What do you all think of Specter's decision to leave the Republican party and become a Democrat? How do you think it fits into current political trends?

keelap
28 Apr 2009, 11:02 PM
Ok, I'll start. I think it's pretty obvious that the Republican party has been taken over by extreme social conservatives who are making moderate Republicans (like Specter) and libertarian-ish Republicans feel excluded. What I'm not sure about is what the end result of this trend will be. Will the Republican party shrivel and die without the support of moderates? Or are there enough extreme social conservatives in the US that the Republican party will be able to survive even without the support of moderates? Or will moderate Republicans get fed up and take control of the party away from the far right?

And if the GOP does continue to drift right, will the Democratic party drift right as well to try to attract moderate conservatives?

MoneyJungle
28 Apr 2009, 11:32 PM
This is a blatant political ploy because he is not conservative enough to win another Republican primary. The Republican party hasn't changed on social issues since the Reagan era began so much as greater society is moving towards social change and they are behind the times. He was never much to toe the party line, anyway, but his timing and lack of stones to man up and become an independent are typical of a politician. I don't see the Democrats drifting right because at this point they don't need moderate conservatives to push their agenda through. In the end, I view this as quitting McDonald's to work at Burger King. The difference is negligible.

Ferrus
28 Apr 2009, 11:36 PM
But it does reflect a Republican party that is ideologically 'purging' itself which is a very dangerous thing for any party in a modern democratic system to do.

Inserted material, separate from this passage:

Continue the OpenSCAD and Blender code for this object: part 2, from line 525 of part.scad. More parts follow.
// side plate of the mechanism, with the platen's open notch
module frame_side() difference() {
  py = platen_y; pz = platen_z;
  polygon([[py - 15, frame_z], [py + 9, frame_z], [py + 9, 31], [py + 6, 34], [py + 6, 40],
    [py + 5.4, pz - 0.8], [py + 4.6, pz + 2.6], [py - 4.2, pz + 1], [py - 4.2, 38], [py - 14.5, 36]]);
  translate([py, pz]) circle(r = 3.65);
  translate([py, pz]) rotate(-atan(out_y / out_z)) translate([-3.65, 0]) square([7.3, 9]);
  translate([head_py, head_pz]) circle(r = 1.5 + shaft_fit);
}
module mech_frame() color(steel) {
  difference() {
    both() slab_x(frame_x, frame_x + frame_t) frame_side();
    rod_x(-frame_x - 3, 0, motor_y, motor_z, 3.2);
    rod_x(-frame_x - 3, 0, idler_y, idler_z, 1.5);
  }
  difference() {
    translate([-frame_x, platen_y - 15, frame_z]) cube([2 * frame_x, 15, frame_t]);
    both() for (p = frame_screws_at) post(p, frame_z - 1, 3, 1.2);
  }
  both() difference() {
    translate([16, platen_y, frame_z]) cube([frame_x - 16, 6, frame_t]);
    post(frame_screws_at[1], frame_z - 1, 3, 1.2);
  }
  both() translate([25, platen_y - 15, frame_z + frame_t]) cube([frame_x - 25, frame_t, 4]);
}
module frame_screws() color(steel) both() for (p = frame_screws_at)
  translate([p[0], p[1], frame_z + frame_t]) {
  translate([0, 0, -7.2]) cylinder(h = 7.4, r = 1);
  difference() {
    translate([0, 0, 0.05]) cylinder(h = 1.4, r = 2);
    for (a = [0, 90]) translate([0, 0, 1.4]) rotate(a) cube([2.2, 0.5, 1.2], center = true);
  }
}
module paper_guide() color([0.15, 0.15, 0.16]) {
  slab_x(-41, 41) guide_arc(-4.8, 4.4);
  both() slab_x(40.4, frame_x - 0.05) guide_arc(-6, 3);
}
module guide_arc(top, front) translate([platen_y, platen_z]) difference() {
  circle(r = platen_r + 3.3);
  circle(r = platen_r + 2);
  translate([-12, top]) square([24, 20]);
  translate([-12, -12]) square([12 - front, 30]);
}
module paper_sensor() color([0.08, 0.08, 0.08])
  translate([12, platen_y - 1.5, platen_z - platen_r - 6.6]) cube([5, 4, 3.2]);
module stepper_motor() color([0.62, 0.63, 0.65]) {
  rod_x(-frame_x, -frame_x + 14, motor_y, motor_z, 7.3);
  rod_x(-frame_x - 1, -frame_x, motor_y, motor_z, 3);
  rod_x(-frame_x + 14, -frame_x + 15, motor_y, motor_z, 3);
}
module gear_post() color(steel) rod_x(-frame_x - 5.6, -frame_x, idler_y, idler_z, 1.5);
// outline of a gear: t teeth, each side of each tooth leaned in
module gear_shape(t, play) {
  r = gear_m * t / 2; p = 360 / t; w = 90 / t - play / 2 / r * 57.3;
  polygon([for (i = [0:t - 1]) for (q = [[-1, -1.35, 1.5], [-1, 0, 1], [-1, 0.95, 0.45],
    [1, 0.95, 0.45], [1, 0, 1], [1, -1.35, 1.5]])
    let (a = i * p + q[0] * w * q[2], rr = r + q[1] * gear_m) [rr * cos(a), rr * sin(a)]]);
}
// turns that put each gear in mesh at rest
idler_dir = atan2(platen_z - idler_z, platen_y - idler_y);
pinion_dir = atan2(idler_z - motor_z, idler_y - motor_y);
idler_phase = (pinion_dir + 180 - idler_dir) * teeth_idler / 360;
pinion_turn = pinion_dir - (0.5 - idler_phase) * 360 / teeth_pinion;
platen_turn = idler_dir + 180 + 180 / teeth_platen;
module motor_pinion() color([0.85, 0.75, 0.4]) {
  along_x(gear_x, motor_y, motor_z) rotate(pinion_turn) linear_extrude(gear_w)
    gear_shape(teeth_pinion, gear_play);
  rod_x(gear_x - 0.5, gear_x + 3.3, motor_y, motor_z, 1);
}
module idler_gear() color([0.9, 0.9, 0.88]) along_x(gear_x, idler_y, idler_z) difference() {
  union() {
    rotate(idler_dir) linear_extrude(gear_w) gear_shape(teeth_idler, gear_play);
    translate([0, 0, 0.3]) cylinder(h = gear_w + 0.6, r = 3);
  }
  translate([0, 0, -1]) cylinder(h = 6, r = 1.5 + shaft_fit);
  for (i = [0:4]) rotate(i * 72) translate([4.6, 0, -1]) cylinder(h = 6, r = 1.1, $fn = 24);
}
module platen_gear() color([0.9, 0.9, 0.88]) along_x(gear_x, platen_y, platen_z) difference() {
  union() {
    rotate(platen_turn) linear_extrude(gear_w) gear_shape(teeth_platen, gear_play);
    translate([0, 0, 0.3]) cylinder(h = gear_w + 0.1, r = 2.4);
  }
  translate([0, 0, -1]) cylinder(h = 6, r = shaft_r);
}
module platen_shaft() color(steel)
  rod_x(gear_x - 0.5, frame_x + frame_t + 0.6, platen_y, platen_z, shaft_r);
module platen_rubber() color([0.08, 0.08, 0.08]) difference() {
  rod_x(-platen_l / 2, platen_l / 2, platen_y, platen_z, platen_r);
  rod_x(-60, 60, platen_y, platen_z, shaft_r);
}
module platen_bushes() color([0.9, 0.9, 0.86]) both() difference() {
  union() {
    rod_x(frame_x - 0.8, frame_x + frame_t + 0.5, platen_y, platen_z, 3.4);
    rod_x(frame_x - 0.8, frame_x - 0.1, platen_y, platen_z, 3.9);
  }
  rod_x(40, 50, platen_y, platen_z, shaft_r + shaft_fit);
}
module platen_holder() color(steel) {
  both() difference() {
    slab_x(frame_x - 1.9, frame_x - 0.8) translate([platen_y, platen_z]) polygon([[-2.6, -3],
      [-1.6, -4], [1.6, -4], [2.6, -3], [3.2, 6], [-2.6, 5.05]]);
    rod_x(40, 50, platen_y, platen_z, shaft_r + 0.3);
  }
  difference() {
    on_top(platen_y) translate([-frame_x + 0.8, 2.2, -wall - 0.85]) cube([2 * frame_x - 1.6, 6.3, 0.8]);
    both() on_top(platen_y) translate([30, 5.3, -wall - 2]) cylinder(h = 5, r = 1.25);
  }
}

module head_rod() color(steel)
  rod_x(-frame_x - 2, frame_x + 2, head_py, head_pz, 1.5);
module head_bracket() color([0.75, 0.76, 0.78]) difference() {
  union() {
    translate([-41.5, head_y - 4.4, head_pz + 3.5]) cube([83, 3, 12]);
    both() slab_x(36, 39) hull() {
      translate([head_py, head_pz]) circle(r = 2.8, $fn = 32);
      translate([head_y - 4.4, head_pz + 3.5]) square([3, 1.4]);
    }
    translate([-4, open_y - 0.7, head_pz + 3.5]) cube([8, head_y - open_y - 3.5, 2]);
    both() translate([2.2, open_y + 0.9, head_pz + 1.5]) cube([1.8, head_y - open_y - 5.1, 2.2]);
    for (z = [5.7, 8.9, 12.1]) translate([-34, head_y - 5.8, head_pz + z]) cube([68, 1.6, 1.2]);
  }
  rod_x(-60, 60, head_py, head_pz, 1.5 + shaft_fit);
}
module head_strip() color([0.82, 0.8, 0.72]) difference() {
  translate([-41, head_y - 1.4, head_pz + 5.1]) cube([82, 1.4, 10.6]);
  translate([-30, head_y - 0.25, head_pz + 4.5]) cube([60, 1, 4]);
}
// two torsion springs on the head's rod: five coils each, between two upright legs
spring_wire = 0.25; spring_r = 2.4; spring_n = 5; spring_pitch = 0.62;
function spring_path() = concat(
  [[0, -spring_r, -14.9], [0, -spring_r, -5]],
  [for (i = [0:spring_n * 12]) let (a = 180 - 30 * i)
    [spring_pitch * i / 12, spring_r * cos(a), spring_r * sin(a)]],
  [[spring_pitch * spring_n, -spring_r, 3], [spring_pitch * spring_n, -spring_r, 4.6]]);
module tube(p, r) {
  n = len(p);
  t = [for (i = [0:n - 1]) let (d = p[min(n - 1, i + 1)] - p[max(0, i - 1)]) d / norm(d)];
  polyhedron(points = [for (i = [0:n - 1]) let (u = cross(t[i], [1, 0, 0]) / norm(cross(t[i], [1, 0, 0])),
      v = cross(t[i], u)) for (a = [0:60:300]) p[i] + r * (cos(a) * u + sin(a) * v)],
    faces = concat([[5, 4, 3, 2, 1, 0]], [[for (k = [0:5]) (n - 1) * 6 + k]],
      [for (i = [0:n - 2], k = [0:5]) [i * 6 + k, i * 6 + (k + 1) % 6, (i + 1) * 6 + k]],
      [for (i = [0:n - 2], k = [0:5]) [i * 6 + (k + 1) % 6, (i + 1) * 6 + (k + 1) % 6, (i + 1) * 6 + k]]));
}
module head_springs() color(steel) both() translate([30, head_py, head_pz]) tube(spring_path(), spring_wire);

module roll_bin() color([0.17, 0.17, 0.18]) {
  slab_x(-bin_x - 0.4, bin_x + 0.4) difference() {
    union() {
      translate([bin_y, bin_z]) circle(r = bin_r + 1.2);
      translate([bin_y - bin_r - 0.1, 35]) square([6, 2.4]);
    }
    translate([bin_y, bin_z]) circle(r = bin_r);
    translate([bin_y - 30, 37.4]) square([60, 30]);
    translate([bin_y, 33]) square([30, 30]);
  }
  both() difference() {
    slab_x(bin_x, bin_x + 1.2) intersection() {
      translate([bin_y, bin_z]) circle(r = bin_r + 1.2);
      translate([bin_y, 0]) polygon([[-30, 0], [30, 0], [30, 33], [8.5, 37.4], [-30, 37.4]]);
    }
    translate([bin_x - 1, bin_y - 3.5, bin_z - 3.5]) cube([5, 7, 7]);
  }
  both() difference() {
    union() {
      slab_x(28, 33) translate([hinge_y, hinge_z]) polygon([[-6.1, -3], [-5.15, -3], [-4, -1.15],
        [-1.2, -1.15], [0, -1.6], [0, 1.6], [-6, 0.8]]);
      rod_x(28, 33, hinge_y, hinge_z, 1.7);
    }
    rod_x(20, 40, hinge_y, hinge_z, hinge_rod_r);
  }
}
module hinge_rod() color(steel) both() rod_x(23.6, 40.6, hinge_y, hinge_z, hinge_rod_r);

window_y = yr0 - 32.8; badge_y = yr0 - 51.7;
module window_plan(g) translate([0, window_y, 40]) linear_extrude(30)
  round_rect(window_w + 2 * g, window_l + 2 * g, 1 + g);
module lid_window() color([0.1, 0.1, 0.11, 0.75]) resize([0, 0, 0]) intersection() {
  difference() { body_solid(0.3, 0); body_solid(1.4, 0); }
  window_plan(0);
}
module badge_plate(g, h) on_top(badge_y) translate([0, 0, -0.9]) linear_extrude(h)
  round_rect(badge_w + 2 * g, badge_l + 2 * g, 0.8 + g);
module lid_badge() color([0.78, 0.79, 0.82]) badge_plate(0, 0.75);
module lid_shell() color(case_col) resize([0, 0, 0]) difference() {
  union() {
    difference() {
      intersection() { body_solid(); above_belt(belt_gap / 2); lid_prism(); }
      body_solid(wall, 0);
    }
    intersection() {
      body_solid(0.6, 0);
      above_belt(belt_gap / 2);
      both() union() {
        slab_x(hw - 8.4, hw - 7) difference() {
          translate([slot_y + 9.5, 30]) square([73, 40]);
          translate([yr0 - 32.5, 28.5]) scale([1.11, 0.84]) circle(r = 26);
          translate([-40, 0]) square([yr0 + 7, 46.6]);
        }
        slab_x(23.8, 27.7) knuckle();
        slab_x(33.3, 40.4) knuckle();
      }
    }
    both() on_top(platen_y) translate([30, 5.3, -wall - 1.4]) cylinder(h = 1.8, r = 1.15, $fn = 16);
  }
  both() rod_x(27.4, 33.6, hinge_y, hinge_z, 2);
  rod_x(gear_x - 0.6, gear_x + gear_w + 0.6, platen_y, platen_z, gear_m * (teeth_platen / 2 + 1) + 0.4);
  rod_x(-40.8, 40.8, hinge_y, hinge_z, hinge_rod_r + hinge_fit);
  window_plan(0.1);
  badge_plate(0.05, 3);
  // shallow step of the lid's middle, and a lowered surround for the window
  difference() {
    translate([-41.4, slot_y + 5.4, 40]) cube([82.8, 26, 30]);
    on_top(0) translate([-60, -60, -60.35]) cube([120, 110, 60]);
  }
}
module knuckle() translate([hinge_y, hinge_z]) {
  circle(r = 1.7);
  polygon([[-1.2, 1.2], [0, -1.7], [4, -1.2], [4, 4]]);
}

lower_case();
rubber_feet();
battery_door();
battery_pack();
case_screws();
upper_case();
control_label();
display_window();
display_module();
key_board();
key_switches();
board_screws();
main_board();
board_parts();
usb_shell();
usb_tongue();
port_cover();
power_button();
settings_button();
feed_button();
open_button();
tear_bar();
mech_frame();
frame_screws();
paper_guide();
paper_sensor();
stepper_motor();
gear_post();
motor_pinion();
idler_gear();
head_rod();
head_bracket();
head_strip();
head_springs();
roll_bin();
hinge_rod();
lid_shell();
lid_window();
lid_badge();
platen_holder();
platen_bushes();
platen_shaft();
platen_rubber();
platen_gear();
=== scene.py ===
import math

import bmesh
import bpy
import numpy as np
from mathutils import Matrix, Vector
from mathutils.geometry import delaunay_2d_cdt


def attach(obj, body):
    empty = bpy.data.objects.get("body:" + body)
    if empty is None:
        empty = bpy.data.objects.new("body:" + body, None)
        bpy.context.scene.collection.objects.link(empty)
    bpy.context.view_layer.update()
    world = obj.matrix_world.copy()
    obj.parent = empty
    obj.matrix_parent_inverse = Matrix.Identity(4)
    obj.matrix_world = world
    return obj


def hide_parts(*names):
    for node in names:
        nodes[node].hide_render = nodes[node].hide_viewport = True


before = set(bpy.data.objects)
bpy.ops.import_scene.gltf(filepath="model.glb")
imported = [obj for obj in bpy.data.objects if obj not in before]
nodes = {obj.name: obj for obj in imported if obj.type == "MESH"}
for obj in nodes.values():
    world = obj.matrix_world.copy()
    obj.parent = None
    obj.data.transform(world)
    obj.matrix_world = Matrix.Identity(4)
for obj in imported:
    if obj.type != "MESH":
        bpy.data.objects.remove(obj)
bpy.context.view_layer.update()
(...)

Also - in Reagan's time, the social conservatives were less the dominant party, and thus were less shrill and less demanding of ideological purity. It is less that the party's position has changed, rather it is a change in the degree towards which the two wings of the party can accomidate each other.

30footsmurf
28 Apr 2009, 11:59 PM
This is a blatant political ploy because he is not conservative enough to win another Republican primary. The Republican party hasn't changed on social issues since the Reagan era began so much as greater society is moving towards social change and they are behind the times. He was never much to toe the party line, anyway, but his timing and lack of stones to man up and become an independent are typical of a politician. I don't see the Democrats drifting left because at this point they don't need moderate conservatives to push their agenda through. In the end, I view this as quitting McDonald's to work at Burger King. The difference is negligible.

Well Put.

avolkiteshvara
29 Apr 2009, 12:04 AM
It does bring up questions of where the Republicans will turn.

People jumping ship, leaderless, taking cues from Rush Limbaugh.

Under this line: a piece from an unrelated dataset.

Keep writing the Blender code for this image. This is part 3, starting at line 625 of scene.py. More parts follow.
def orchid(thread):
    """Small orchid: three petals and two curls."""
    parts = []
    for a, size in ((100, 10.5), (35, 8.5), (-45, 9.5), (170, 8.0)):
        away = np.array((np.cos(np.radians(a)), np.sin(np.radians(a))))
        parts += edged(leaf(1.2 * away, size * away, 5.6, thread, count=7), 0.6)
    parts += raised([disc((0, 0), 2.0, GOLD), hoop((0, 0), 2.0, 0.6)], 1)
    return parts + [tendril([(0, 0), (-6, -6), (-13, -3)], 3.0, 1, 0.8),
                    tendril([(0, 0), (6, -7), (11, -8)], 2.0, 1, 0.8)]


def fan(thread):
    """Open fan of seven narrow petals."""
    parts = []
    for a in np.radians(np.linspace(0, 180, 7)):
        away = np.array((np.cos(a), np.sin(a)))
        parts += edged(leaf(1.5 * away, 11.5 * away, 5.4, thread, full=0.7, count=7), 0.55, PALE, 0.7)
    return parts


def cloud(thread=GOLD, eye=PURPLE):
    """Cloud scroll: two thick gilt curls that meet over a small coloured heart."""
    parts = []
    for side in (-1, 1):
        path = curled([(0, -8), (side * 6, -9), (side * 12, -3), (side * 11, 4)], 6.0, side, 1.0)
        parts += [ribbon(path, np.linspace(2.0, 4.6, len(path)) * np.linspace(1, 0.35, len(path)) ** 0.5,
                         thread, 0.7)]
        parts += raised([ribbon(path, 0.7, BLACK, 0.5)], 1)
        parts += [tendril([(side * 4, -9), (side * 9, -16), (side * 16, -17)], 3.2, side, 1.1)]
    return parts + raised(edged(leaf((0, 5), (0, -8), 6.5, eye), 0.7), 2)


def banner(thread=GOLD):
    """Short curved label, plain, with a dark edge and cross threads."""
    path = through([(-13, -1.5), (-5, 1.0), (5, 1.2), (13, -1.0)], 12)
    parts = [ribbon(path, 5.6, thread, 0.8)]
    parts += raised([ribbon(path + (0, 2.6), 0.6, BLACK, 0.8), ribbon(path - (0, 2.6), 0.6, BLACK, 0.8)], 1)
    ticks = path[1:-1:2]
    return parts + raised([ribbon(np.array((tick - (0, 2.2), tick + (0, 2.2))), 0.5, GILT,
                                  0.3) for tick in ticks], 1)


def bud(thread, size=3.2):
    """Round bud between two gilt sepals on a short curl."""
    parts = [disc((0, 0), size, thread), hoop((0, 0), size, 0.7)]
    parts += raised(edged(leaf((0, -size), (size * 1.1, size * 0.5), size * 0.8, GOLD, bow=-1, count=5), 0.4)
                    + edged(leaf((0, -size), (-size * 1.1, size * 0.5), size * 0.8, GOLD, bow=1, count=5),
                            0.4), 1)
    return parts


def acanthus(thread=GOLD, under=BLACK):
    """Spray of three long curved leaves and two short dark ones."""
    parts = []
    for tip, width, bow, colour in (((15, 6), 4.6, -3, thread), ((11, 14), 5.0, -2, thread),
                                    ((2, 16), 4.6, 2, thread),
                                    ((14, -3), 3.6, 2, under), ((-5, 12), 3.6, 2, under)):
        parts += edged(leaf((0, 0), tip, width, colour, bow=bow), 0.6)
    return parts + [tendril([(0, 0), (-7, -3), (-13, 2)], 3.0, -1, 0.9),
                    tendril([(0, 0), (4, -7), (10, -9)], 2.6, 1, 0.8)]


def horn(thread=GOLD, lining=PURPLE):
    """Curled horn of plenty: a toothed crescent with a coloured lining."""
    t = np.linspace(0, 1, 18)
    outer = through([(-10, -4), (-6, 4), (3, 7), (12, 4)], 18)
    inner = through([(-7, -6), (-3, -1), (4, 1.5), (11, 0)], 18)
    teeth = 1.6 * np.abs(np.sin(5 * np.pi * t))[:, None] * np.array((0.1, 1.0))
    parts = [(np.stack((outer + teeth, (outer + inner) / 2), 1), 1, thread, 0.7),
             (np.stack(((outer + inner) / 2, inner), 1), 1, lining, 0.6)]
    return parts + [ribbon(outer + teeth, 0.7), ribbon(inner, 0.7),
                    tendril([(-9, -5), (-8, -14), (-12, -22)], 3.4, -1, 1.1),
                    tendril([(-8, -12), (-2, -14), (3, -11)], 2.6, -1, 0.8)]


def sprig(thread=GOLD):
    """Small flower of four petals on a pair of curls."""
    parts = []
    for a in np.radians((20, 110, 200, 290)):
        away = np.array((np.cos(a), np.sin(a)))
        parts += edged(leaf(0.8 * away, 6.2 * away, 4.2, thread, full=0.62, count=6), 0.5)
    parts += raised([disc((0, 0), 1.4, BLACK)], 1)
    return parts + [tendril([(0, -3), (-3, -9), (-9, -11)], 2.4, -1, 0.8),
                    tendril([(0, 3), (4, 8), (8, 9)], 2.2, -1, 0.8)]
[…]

Will they go more conservative. Will they go more liberal. Will they blow up in their own cluster fuck confusion.

Technical
29 Apr 2009, 12:07 AM
I'm not worried about the Republicans. It'll go back their way in a few years after people realize Obama is just a man.

lowtech redneck
29 Apr 2009, 05:21 AM
Ok, I'll start. I think it's pretty obvious that the Republican party has been taken over by extreme social conservatives who are making moderate Republicans (like Specter) and libertarian-ish Republicans feel excluded.

Spector's loss of support among the Republican coalition has less to do with social conservatism than fiscal "conservatism" (and federalists like myself already disliked him on the basis of his stances on judicial nominees). As for the libertarian wing, the non-federalists among them have pretty much already made the determination that economic freedoms are a higher priority than social freedoms (though the decline of the militant PC brigade on the left might have shifted those numbers a little more toward the favor of the Democratic coalition).